═══ Supplied records ═══
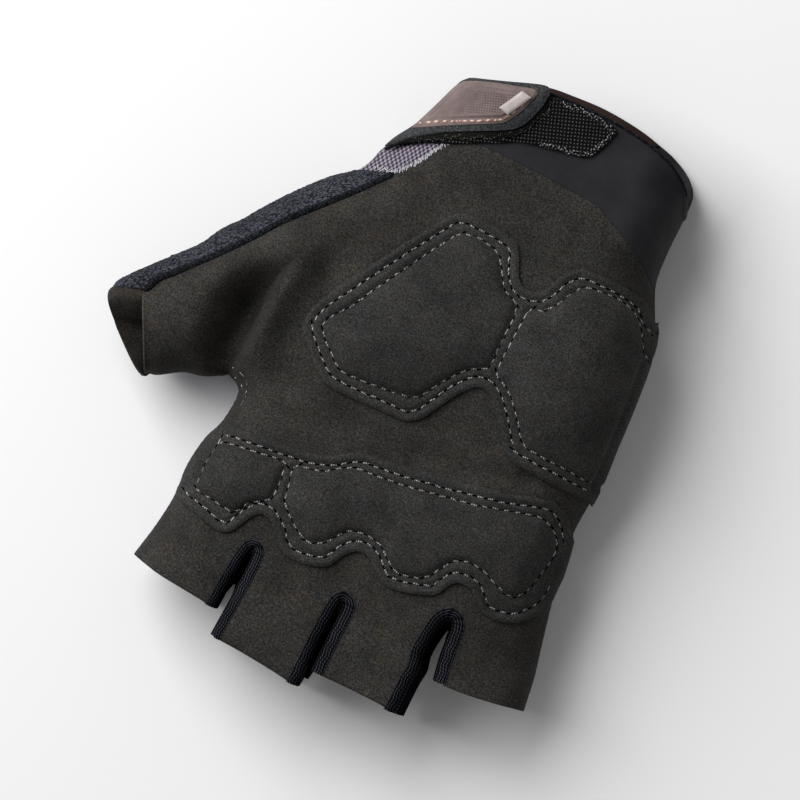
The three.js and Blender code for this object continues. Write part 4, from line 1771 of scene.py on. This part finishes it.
@dataclass
class Fourchette:
    """A corded strip that lines one slit: a bound edge on the palm and the side walls.

    Args:
        name: name of the piece.
        slit: the slit that it lines.
        cords: number of cords along the bound edge.
        cord_height: how far each stands proud.
        twist: length of one turn of a cord.
        low: height of the wall's foot.
        columns: places across the bound edge.
        wall_rows: places down the side wall.
        wall: thickness of the strip.
    """

    name: str
    slit: Slit
    cords: int = 4
    cord_height: float = 0.26
    twist: float = 0.8
    low: float = 5.5
    columns: int = 41
    wall_rows: int = 14
    wall: float = 0.7

    def build(self) -> Piece:
        """Carries a profile along the slit: over the bound edge, then down the side wall.

        The bound edge rises as half a sine from the suede to the slit. Its cords are a rectified
        cosine across, and their twist is a small sine along the path whose phase runs on across
        the band. The wall falls to its foot, which stands out from the upper edge, and above the
        gap the foot of both walls draws in to the gap as a sloping web.

        Returns:
            The dressed piece.
        """
        slit = self.slit
        path = slit.path(0.22)
        along = np.gradient(path, axis=0)
        along /= np.linalg.norm(along, axis=1, keepdims=True)
        outward = np.column_stack([-along[:, 1], along[:, 0]])
        step = np.concatenate([[0], np.cumsum(np.linalg.norm(np.diff(path, axis=0), axis=1))])
        share = np.linspace(0, 1, self.columns)
        out = (slit.band + 0.3) * (1 - share)
        roll = 0.5 * np.sin(share * math.pi * 0.62) - 0.25 * share**4
        cord = np.abs(np.cos(share * self.cords * math.pi))
        phase = step[:, None] * 2 * math.pi / self.twist + share[None, :] * self.cords * 7.5
        turns = 0.7 + 0.3 * np.sin(phase)
        ripple = self.cord_height * cord[None, :] * turns
        calm = ease(np.abs(step - step[np.argmax(path[:, 1])]), 3.0, 6.0)
        sway = 0.2 * (calm * np.sin(step * 1.6))[:, None] * np.sin(share * math.pi)[None, :]
        plan = path[:, None, :] + outward[:, None, :] * (out[None, :] + sway)[..., None]
        x, y = plan[..., 0], plan[..., 1]
        band = np.stack([x, y, FORM.top(x, y) + roll + ripple + 0.15], -1)
        fall = np.linspace(0, 1, self.wall_rows + 1)[1:]
        foot = self.foot(path, step)
        bulge = (fall ** 0.7)[None, :, None]
        wall_plan = path[:, None, :] * (1 - bulge) + foot[:, None, :] * bulge
        top = band[:, -1:, 2]
        wall = np.concatenate([wall_plan, (top + (self.low - top) * fall)[..., None]], -1)
        whole = np.concatenate([band, wall], 1)
        piece = make_mesh(self.name, whole.reshape(-1, 3), grid_faces(len(path), whole.shape[1]))
        # This value sets both the colour and the bump of the binding. On the band, the cords' tops take
        # the light colour, a painted highlight that waxes and wanes with the twist. The grooves between
        # them take the deep colour, which is painted shade. The side walls get one flat value, a little
        # darker than the band's main colour.
        shade = np.full(whole.shape[:2], 0.42)
        shade[:, :self.columns] = cord * (1.1 * turns - 0.1)
        raised = piece.data.attributes.new("raised", "FLOAT", "POINT")
        raised.data.foreach_set("value", shade.astype(np.float32).ravel())
        thicken(piece, self.wall)
        dress(piece, BINDING_PAINTED_LIGHT, "rib_binding", "fourchette_" + self.name.removeprefix("binding_"))
        return piece

    def foot(self, path: Array, step: Array) -> Array:
        """Lays the foot of the wall on the plan, one place for each place of the path.

        Args:
            path: places of the slit's edge.
            step: length along the path at each place.

        Returns:
            Plan places of the foot.
        """
        slit = self.slit
        middle = int(np.argmax(path[:, 1]))
        side = np.where(np.arange(len(path)) < middle, slit.foot_left, -slit.foot_right)
        near = ease(np.abs(step - step[middle]), 1.0, 4.0)
        foot = path + np.column_stack([side * near, np.zeros(len(path))])
        centre = 0.5 * (np.interp(slit.gap, path[:middle, 1], foot[:middle, 0])
                        + np.interp(-slit.gap, -path[middle:, 1], foot[middle:, 0]))
        lowered = np.minimum(foot[:, 1], slit.gap)
        pull = ease(path[:, 1], slit.gap - 3.0, slit.gap + 1.0)
        x = foot[:, 0] * (1 - pull) + (centre + 0.1 * np.sign(foot[:, 0] - centre)) * pull
        return np.column_stack([x, lowered])


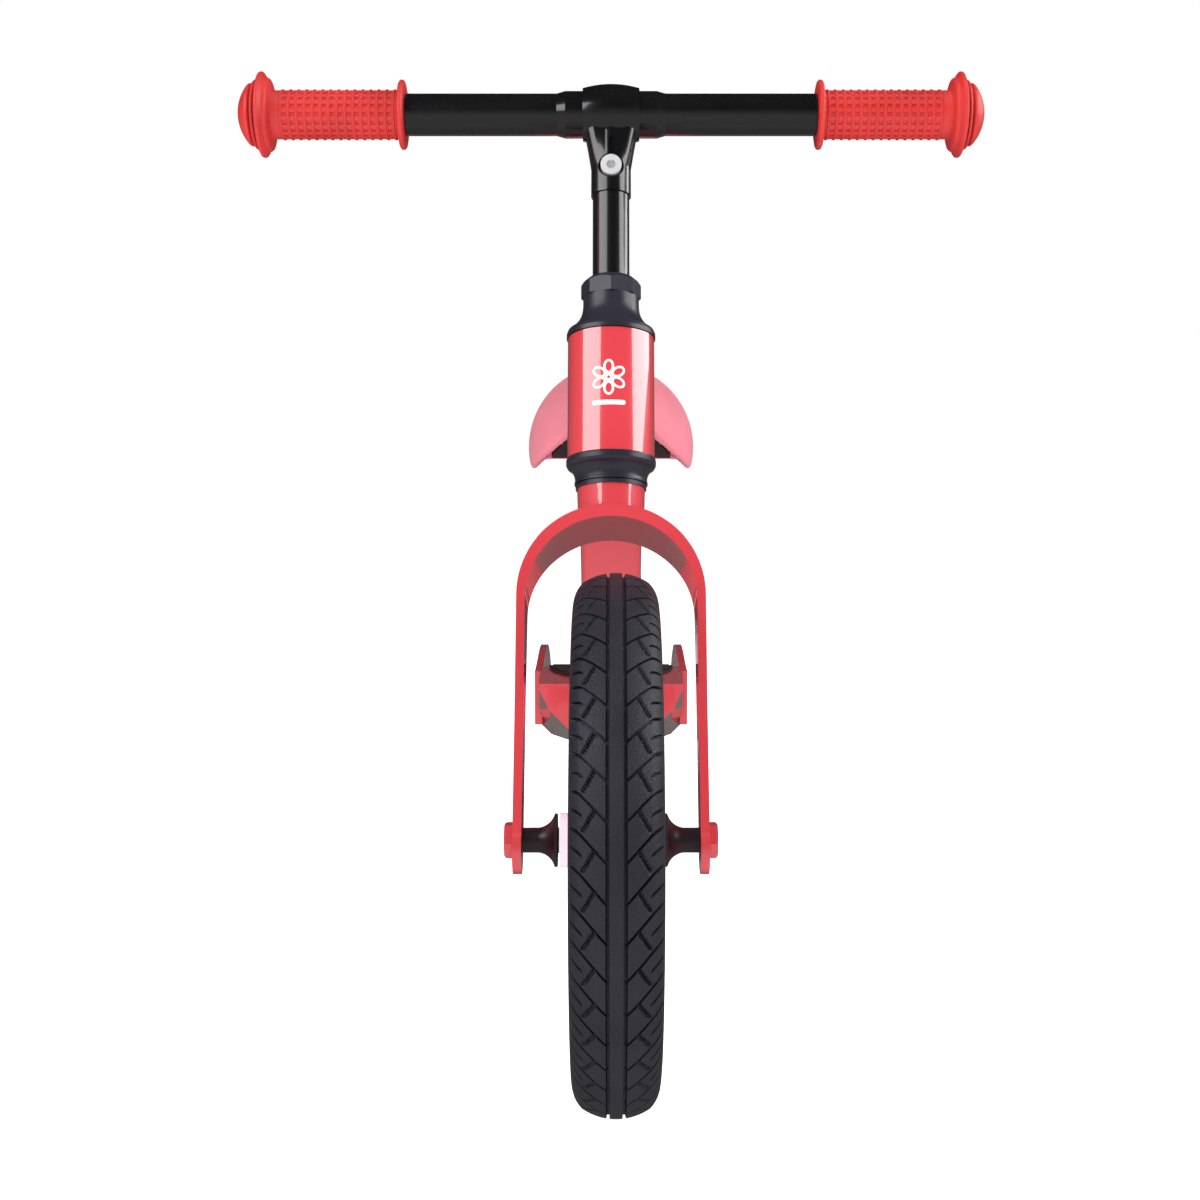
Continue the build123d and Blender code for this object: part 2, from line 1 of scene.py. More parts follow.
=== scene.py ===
"""Looks for a child's balance bike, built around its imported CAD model.

Lengths are in metres, in the frame of the CAD: +Z is up, the bike faces -Y and the rider's left is +X.
Outlines are in millimetres, and MM turns them into metres.
"""
import json
import math

import bmesh
import bpy
import numpy as np
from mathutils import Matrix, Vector


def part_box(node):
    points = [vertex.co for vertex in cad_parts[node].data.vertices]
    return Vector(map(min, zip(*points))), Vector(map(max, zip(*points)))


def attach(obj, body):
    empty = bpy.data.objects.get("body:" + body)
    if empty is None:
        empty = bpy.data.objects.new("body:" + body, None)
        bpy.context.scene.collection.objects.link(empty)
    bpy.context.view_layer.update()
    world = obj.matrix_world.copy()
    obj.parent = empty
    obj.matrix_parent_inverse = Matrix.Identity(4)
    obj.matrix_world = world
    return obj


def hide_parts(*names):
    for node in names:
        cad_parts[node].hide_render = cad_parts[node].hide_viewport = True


MM = 0.001

# Camera, level with the head tube and looking slightly down
CAMERA_AT = (0.0, -1.1652, 0.3277)
CAMERA_PITCH = 4.0
CAMERA_LENS = 51.0
CAMERA_SENSOR = 36.0
CAMERA_SHIFT_X = -0.0092

# Studio. The lights stand round one point. A light is its name, azimuth from the front (positive towards
# +X), elevation, distance, width, height, radiance, and whether shiny surfaces mirror it.
LIGHT_TARGET = Vector((0.0, 0.0, 0.35))
LIGHTS = (
    ("left_box", -53, 30, 1.6, 1.35, 0.75, 4.0, True),
    ("right_box", 89, 27, 1.6, 1.8, 0.75, 5.0, True),
    ("front_top_box", 0, 60, 1.6, 1.4, 0.8, 2.4, False),
    ("top_box", 20, 86, 1.7, 1.3, 1.3, 3.0, False),
)
FLOOR_RADIUS = 9.0
FLOOR_GLOW = 1.0
# Strength of the backdrop's light, from below and above, from the front and back, and in reflections
FILL_BELOW_ABOVE = (2.7, 0.30)
FILL_FRONT_BACK = (1.0, 0.4)
FILL_REFLECTED = 0.16
FILL_COLOUR = (1.0, 0.98, 0.99, 1.0)

# Tyre
TREAD_PITCHES = 48
TYRE_OUTER_R = 140.0
CROWN_ARC_R = 31.4
CROWN_HALF_WIDTH = 17.0
CENTRE_ROW_X = 1.4
TREAD_ROWS_FROM = 5.8
TREAD_ROWS = 15
SHOULDER_ARC = ((21.4, 128.0), (21.7, 119.0))       # middle and end, as x and radius
SHOULDER_ROWS = 17
WALL_ARC = ((19.4, 111.0), (11.4, 104.72))
WALL_ROWS = 6
SEAT = (11.4, 101.6)
RIB_GROOVE = (3.2, 3.5, 4.7, 5.0)
RIB_GROOVE_HALF = 0.6
RIB_GROOVE_WALL = 0.3
GROOVE_START = 4.1
GROOVE_SLOPE = 1.1
SHOULDER_RISE = 3.8
SHOULDER_END = 25.0
SHOULDER_FADE = 1.5
RIB_GROOVE_DEPTH = 2.0
MAIN_GROOVE_DEPTH = 2.3
MAIN_GROOVE_HALF = 0.8
DASH_DEPTH = 1.9
DASH_HALF = 0.7
DASH_START = 16.0
DASH_FADE = 0.6
BRANCH_FROM = 9.6
BRANCH_TO = 15.2
BRANCH_DROP = 9.0
BRANCH_HALF = 0.55
BRANCH_DEPTH = 2.2
GROOVE_WALL = 0.3

# Grip
GRIP_BORE_R = 12.05
GRIP_BODY_R = 13.8
GRIP_RIBS = 15
GRIP_RIB_PITCH = 4.65
GRIP_RIB_START = 125.4
GRIP_RIB_RISE = 0.55
GRIP_PITS_ROUND = 18
GRIP_PIT_DEPTH = 0.75
# Rise of a rib and depth of a pit, each by the distance from the rib's middle and as a part of the whole
GRIP_RIB_SHAPE = ((-0.75, 0.0), (-0.4, 1.0), (0.4, 1.0), (0.75, 0.0))
GRIP_PIT_SHAPE = ((1.15, 0.0), (1.4, 1.0), (3.25, 1.0), (3.5, 0.0))
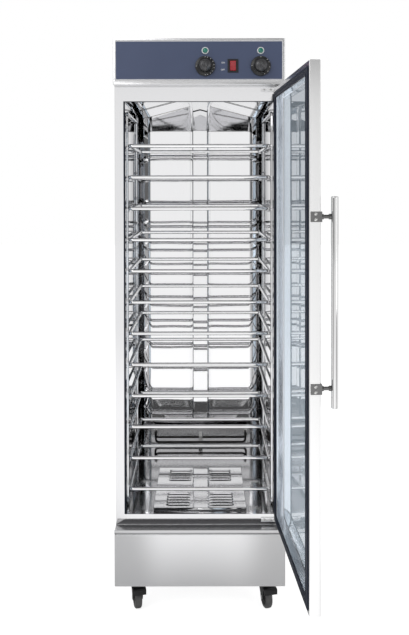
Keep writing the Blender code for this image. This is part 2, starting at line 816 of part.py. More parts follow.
═══
Exercise:
Please reproduce exactly the lines above, beginning with the first and ending with the line that contains "the side walls.", and include nothing outside that range.

Expected answer:
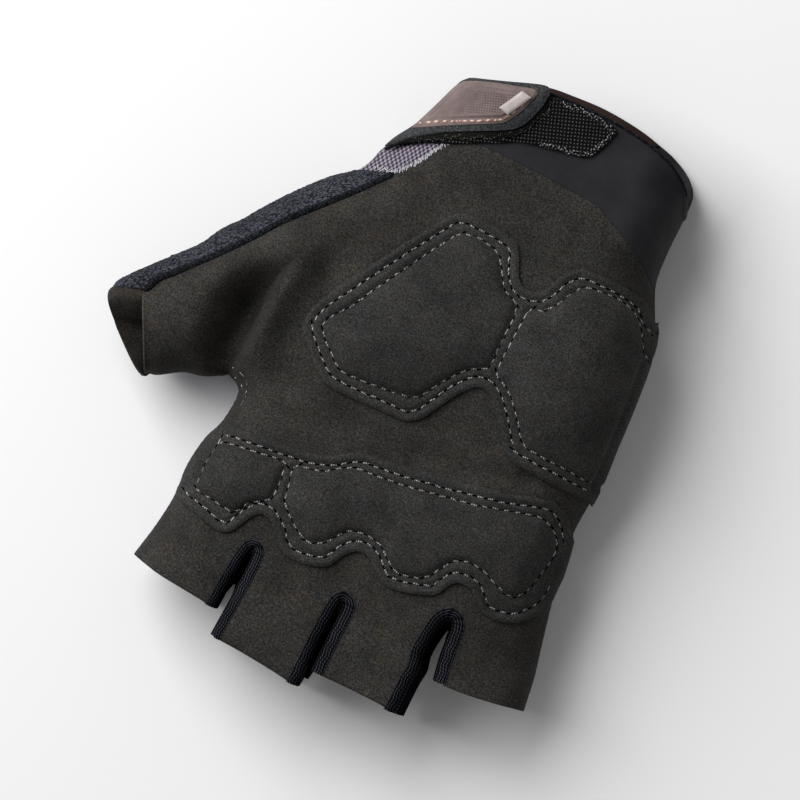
The three.js and Blender code for this object continues. Write part 4, from line 1771 of scene.py on. This part finishes it.
@dataclass
class Fourchette:
    """A corded strip that lines one slit: a bound edge on the palm and the side walls.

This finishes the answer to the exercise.